Кивнув, я протянул руку к кобуре и сунул пистолет в карман меховых штанов.
— Даже здесь? — спокойно произнес старпом.
— Особенно здесь.
Я вышел из каюты и направился в хирургическую палату. Бенсон сидел за столом, делая какие-то записи. Услышав, как я вошел, он поднял на меня глаза.
— Что-нибудь обнаружил? — полюбопытствовал я.
— Ничего особенного. Сортировкой в основном занимался старпом. Может, что-нибудь найдешь. — Он указал на аккуратно сложенные на палубе стопки одежды, не-сколько небольших дипломатов и полиэтиленовых сумок. К каждому предмету была прикреплена бирка. — Взгляни. А что с теми двумя, которые остались в бараке?
— Держатся. Думаю, с ними будет все в порядке, хотя говорить об этом наверняка еще рано. — Присев на корточки, я внимательно осмотрел все карманы, но ничего, естественно, не нашел. Ганзен не из тех, кто хлопает ушами. Я прощупал каждый квадратный дюйм подкладки, но безрезультатно. Затем осмотрел дипломаты, сумки, мелкие предметы одежды, личные вещи, бритвенные приборы, письма, фотографии, два или три фотоаппарата. Разобрав фотоаппараты, заглянул внутрь, но там было пусто. Я поинтересовался у Бенсона: — А доктор Джолли принес свою медицинскую сумку?
— Ты даже своим коллегам по ремеслу не доверяешь?
— Нет.
— Я тоже, — улыбнулся корабельный врач одними губами. — Ты на меня плохо влияешь. Я осмотрел в ней каждый предмет, но ничего не нашел. Даже толщину дна измерил. Двойного дна нет.
— Вот и прекрасно. Как чувствует себя больной?
— Их у меня девять, — ответил Бенсон. — Тот факт, что они в безопасности, оказал на них благотворное психологическое воздействие. Ни с каким лекарством не сравнить. — Посмотрев на медкарты, он продолжал: — Хуже всех дела у капитана Фолсома. Разумеется, он вне опасности, но лицо страшно обожжено. Мы договорились, что в Глазго его будет ждать специалист по челюстно-лицевой хирургии. Братья Харрингтон, оба офицера-метеоролога, обожжены в меньшей степени, но очень ослабли от переохлаждения и голода. Хорошее питание, тепло и покой Через пару дней поставят их на ноги. У Хассарда, он тоже метеоролог, и Джереми, лаборанта, ожоги и обморожения средней тяжести. Эти находятся в лучшей форме по сравнению с остальными. Любопытное наблюдение: разные люди по-разному реагируют на голод и переохлаждение... Остальные четверо: старший радиооператор Киннэрд, доктор Джолли, повар Несби, тракторист Хьюсон, в чьем ведении находилась дизель-генераторная установка, — все сильно обморозились.

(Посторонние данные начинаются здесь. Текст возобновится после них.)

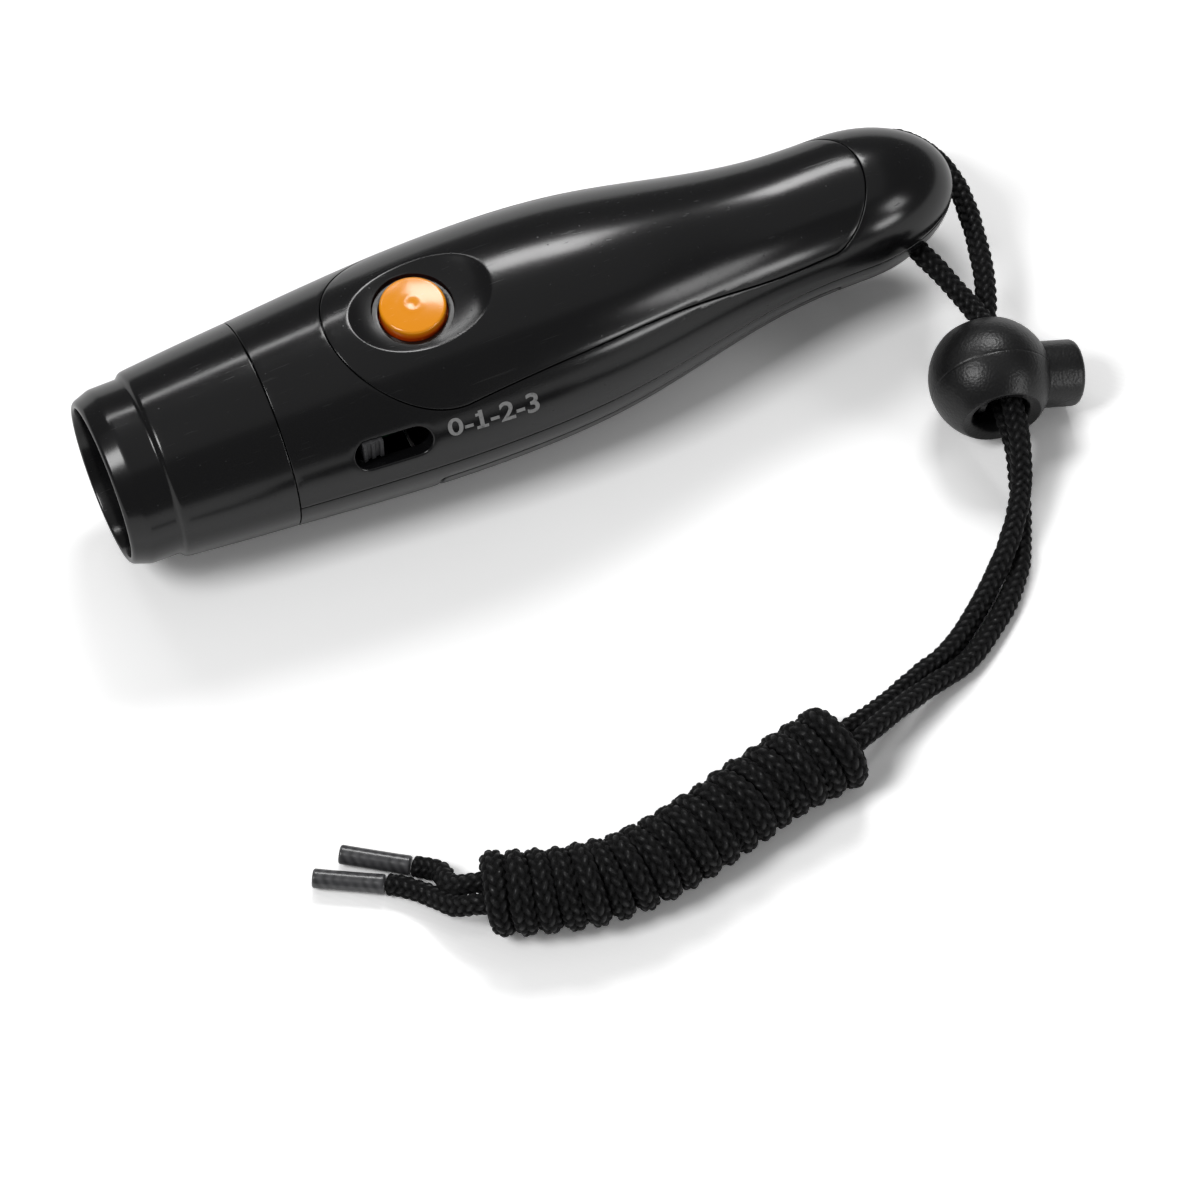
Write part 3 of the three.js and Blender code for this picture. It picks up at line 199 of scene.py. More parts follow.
def paintGloss(place):
    patches = noise(place, 60, 3.0, 0.6)
    fine = noise(place, 900, 3.0, 0.6)
    hairlines = noise(stretched(place, (90, 2600, 2600)), 1.0, 2.0, 0.5).ramp((0.66, 0), (0.72, 1))
    dust = cells(place, 420).ramp((0.035, 1), (0.07, 0))
    low, high = glossShell["gloss"]
    rough = patches * (high - low) + low + hairlines * 0.10 + dust * 0.25
    shade = (dust * 0.5 + hairlines * 0.25).blend(glossShell["colour"], glossShell["worn"])
    waves = bump(noise(place, 130, 1.0), 0.00004, 0.5)
    return surface(shade, rough, bump(fine + dust * 1.5, 0.000006, 0.6, Normal=waves))


glossBlack = material("glossBlack", paintGloss, IOR=1.5, Specular_IOR_Level=0.5)


# spark-eroded satin of the cord lock: a fine pebble
def paintSatin(place):
    pebble = cells(place, 2700, "SMOOTH_F1")
    cloud = noise(place, 240, 4.0, 0.6)
    rubbed = noise(place, 90, 3.0, 0.7).ramp((0.45, 0), (0.8, 1))
    rough = cloud * 0.10 + 0.32 - rubbed * 0.06
    shade = cloud.blend(rgb(0.0038, 0.0038, 0.0041), rgb(0.0075, 0.0075, 0.008))
    return surface(shade, rough, bump(pebble + cloud * 0.4, 0.00005, 0.8))


satinBlack = material("satinBlack", paintSatin)


# inner moulded plastic, as it leaves a plain mould
def paintInner(place):
    grain = noise(place, 2600, 3.0, 0.6)
    cloud = noise(place, 150, 3.0)
    shade = cloud.blend(rgb(0.018, 0.018, 0.020), rgb(0.034, 0.034, 0.037))
    return surface(shade, cloud * 0.1 + 0.5, bump(grain, 0.00003, 0.5))


innerBlack = material("innerBlack", paintInner)


# button: polished orange with painted shade by height, a deep red flank below and a lighter top; faint
# scuffs
buttonColours = {
    "top": rgb(0.93, 0.32, 0.003),
    "edge": rgb(0.95, 0.22, 0.002),
    "shadedFlank": rgb(0.72, 0.065, 0.001),
    "scuff": rgb(1.0, 0.45, 0.06),
    "shadeStartZ": 0.0360 - 0.0021,
    "height": 0.0019,
}


def paintButton(place):
    cloud = noise(place, 260, 2.0)
    scuffs = noise(stretched(place, (700, 5200, 700)), 1.0, 2.0).ramp((0.64, 0), (0.72, 1))
    # painted shade: the colour ramps with height, from the dark red flank up to the lighter top
    above = place.part("Z") - buttonColours["shadeStartZ"]
    rise = above.maths("DIVIDE", above, buttonColours["height"])
    stops = ((0.0, "shadedFlank"), (0.5, "edge"), (0.78, "top"))
    body = rise.ramp(*[(stop, buttonColours[name]) for stop, name in stops])
    shade = (scuffs * 0.2).blend(body, buttonColours["scuff"])
    relief = bump(noise(place, 420), 0.00003, 0.5)
    return surface(shade, cloud * 0.08 + 0.13 + scuffs * 0.12, relief)


orange = material("buttonOrange", paintButton, Coat_Weight=0.15, Coat_Roughness=0.08)


# braided polyester: fibre lines run with each stitch; painted shade darkens the gaps between stitches, and
# painted glints light fibres on the stitch tops
cordColours = {
    "paintedGapShade": rgb(0.0008, 0.0008, 0.0009),
    "yarn": rgb(0.0055, 0.0055, 0.0060),
    "fibre": rgb(0.055, 0.055, 0.058),
}


def paintCord(place):
    lift = place.attribute("lift")
    fibreLine = place.attribute("fibre")
    glint = noise(place, 2100, 2.0, 0.7).ramp((0.60, 0), (0.72, 1))
    strands = fibreLine.maths("SINE", fibreLine) * 0.5 + 0.5
    # painted shade: darker where the stitch is low, down to the gap shade between stitches
    yarn = lift.ramp((0.1, 0), (0.85, 1)).blend(cordColours["paintedGapShade"], cordColours["yarn"])
    # painted glints: the bright fibre colour falls on the stitch tops, where the glint noise is high
    shade = (strands * glint * lift * 0.55).blend(yarn, cordColours["fibre"])
    relief = bump(strands * 0.7 + noise(place, 6000, 2.0) * 0.6, 0.00006, 0.7)
    ridge = lift.ramp((0.80, 0), (0.97, 1)) * (glint * 0.7 + 0.45)
    return {**surface(shade, 0.62 - glint * 0.18, relief), "Coat Weight": ridge}


cordBlack = material(
    "cordBlack", paintCord, Specular_IOR_Level=0.16, Coat_Roughness=0.34,
    Sheen_Weight=0.02, Sheen_Roughness=0.5,
)


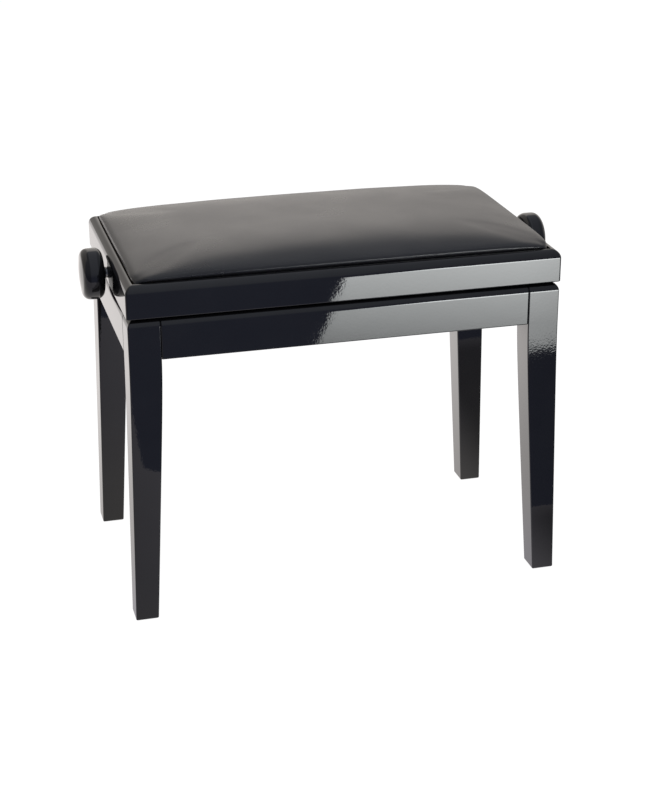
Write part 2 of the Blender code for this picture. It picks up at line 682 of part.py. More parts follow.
def cross_rods():
    """Both rods span the two base channels: one is the fixed pivot, the other slides in the slots."""
    reach = CHANNEL_OUTER_Y + FIT_GAP
    headed_pin("base_pivot_rod", (-PIVOT_X, 0, LOWER_PIVOT_HEIGHT), reach)
    headed_pin("sliding_rod", (FAR_PIVOT_X, 0, LOWER_PIVOT_HEIGHT), reach)


def seat_pivot_pin(name, y_side):
    centre = (-PIVOT_X, y_side * CHANNEL_MIDDLE_Y, SPINDLE_HEIGHT)
    reach = (CHANNEL_OUTER_Y - CHANNEL_INNER_Y) / 2 + FIT_GAP
    headed_pin(f"seat_pivot_pin_{name}", centre, reach)


def crossbar():
    """A square bar across the bench with a journal at each end and a block for the spindle nut."""
    half_y = CHANNEL_INNER_Y - 2 * FIT_GAP
    centre = Vector((FAR_PIVOT_X, 0, SPINDLE_HEIGHT))
    half = Vector((CROSSBAR_HALF, half_y, CROSSBAR_HALF))
    bar = block("crossbar", centre - half, centre + half, STEEL)
    nut_half = Vector((NUT_BLOCK_HALF, NUT_BLOCK_HALF, NUT_BLOCK_HALF))
    nut_block = block("crossbar_nut_block", centre - nut_half, centre + nut_half, STEEL)
    combine(bar, nut_block, "UNION")
    for _, side in FRONT_BACK:
        ends = (half_y - JOIN_OVERLAP, PIVOT_END_Y)
        journal = rod("crossbar_journal", centre, (0, side, 0), PIVOT_RADIUS, *ends, STEEL)
        combine(bar, journal, "UNION")
    cut_rod(bar, centre, (1, 0, 0), NUT_RADIUS + FIT_GAP, -CUT_THROUGH, CUT_THROUGH)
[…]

Особенно Киннэрд. У всех умеренной степени ожоги. Конечно, они слабы, но быстро набирают силы. Лишь Фолсом и братья Харрингтон согласились лечь в лазарет. Остальных мы кое-как одели. Разумеется, они все пока отлеживаются, но это будет продолжаться недолго. Они молодые, крепкие и, по существу, здоровые ребята. Детей и стариков на зимовку не посылают.